5 Must Know Facts For Your Next Test

  1. Immigration can lead to an increase in the labor supply, which may lower wages for certain jobs but can also create new jobs through increased demand for goods and services.
  2. Highly skilled immigrants often fill gaps in the labor market, particularly in industries facing shortages, such as technology and healthcare.
  3. Immigrants contribute to economic growth by increasing consumer demand and bringing diverse skills that can enhance productivity.
  4. The effects of immigration on wages can vary depending on the sector; low-skilled immigrant workers may compete with native low-skilled workers, while high-skilled workers might complement native high-skilled workers.
  5. Government policies regarding immigration can significantly influence the labor market outcomes for both immigrants and native workers.

Review Questions

  • How does immigration affect the labor market in terms of supply and demand?
    • Immigration affects the labor market by increasing the supply of workers. When more individuals enter a country seeking work, it can shift the labor supply curve to the right. This shift typically leads to lower wages in certain sectors where immigrants compete directly with native workers. However, it can also stimulate demand for goods and services, potentially creating new jobs that benefit both immigrants and native workers.
  • Discuss the implications of immigration on wage levels for different segments of the workforce.
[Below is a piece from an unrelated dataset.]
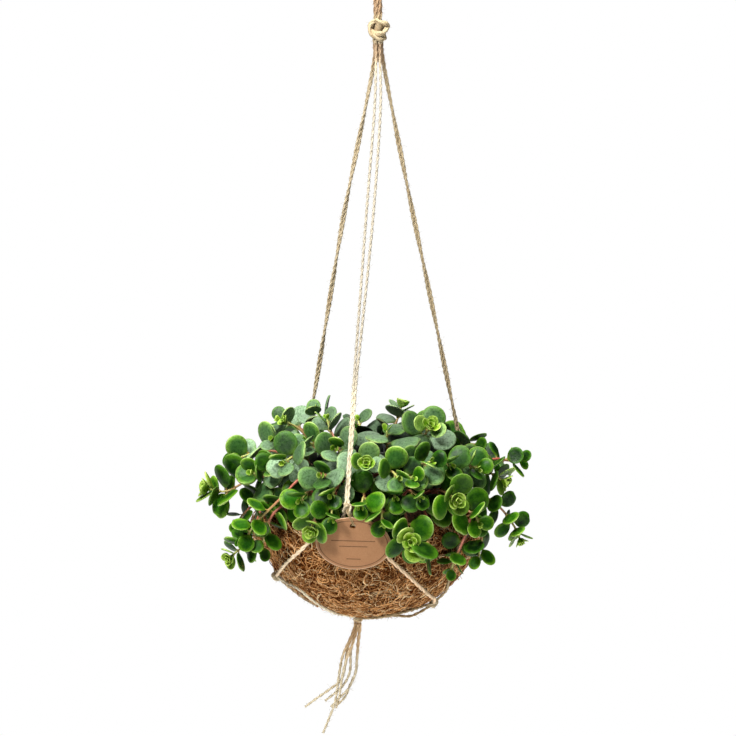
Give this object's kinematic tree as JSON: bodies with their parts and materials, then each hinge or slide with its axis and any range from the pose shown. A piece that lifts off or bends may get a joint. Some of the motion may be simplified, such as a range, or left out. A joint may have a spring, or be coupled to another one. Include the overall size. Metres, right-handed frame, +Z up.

    • The implications of immigration on wage levels can be complex. For low-skilled workers, an influx of immigrants may lead to increased competition, resulting in wage stagnation or decline in those sectors. Conversely, highly skilled immigrants may drive innovation and productivity, leading to higher wages for all skilled workers. Additionally, the overall effect on wages will depend on how well immigrants integrate into the labor market and whether they complement or substitute existing workers.
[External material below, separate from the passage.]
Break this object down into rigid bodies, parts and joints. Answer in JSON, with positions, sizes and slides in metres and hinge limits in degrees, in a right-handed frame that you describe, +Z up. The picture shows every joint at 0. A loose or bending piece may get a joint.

  • Evaluate how government immigration policies can influence both immigrant contributions to the economy and native worker outcomes.
    • Government immigration policies play a crucial role in shaping how immigrants contribute to the economy and affect native workers. Policies that promote high-skilled immigration can lead to increased innovation and economic growth, benefiting both immigrants and natives. In contrast, restrictive policies may limit potential economic benefits but could also protect native workers from wage competition. The balance between fostering economic growth through immigration while safeguarding native employment is a key challenge for policymakers.